That’s one of the favorite hypothetical questions of minimalist bloggers, don’t you find? What, amongst your hundreds or even thousands of possessions, would you actually save in a fire? Well, when two policemen pounded on our door at 4.30 am on Tuesday and told us to immediately evacuate our home all I could manage was to put on my coat and boots, grab The Poodle under my arm, and get the fuck out of there. It wasn’t our building that was on fire but one of the neighboring ones, but seeing as we live in one of the oldest areas of town where several hundred-plus-year-old wooden buildings stand wall-to-wall they weren’t taking any chances. By 5 in the morning more than 70 people were standing outside on the street, watching the fire and wondering whether we would have a home to return to by evening. I hadn’t even managed to grab my phone on the way out.
Thankfully The Boyfriend had his phone and I managed to contact both my mom and my sister. I tried to contact my colleagues to let them know I was okay, but I didn’t know their numbers from memory and many of them were unlisted so I couldn’t look them up. Note to self: memorize the number of our reception desk for the next time I’m suddenly evacuated in my pajamas. I finally managed to reach a friend on Twitter, but by that time several hours had already passed. In the end we were unharmed, and so was our building. Everything turned out fine, and we got to return home nearly 7 hours after being evacuated.
Anyway, as I stood there and watched the firefighters put out the fire I ran through the following mental checklist:
- The Boyfriend and The Poodle are safe: check.

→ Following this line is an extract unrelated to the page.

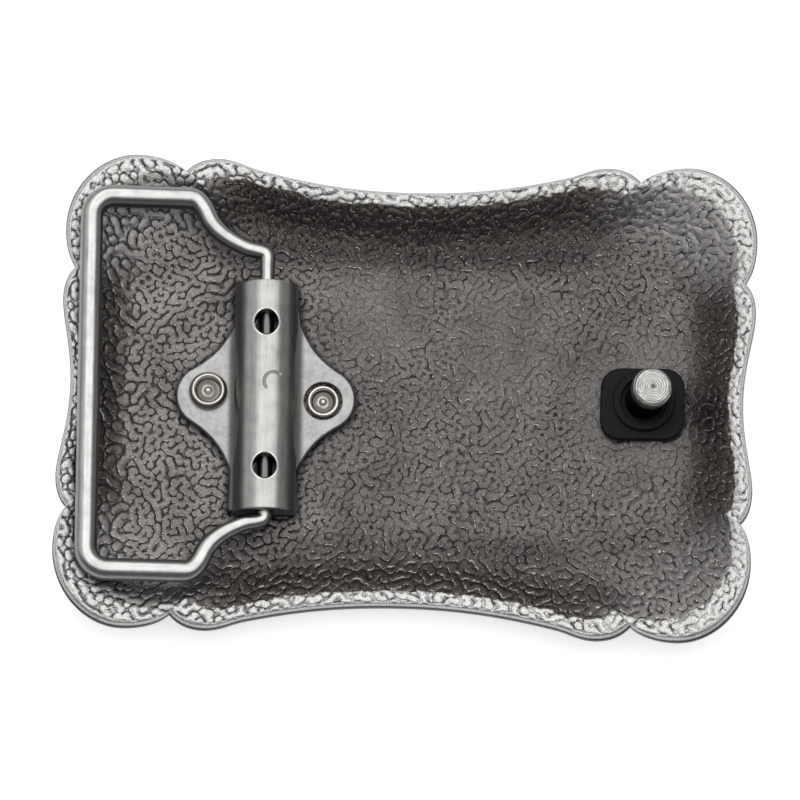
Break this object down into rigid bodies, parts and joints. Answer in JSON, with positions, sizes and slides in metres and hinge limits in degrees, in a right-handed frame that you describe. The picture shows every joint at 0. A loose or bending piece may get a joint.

- Photos on Flickr: check.
- Files in the cloud: check.
- Insurance in order: check.
So what would I save?
And that was it. I didn’t manage to bring a single physical object with me out the door, and I didn’t care. Now, I’m not saying I wouldn’t care if our house burned down – that would be ridiculous, not to say horribly offensive to the poor people whose building was actually destroyed. I would be devastated and heartbroken, and I can’t even imagine what they are going through. But in that moment I was just relieved to be right where I was with my loved ones nearby. Couches and TVs and clothes can be re-purchased. Boyfriends and pets? Not so much.
(That said, you better be damn sure I’m documenting all my belongings for insurance purposes as soon as I can, because next time we might not be as lucky)
So that was my week: a fire scare that very nearly made me put my money where my minimalist-loving mouth is, and a reminder to never own anything that you wouldn’t be willing to leave behind at a moment’s notice at four o’clock in the morning. And to always have your insurance, smoke detectors and fire escapes in order.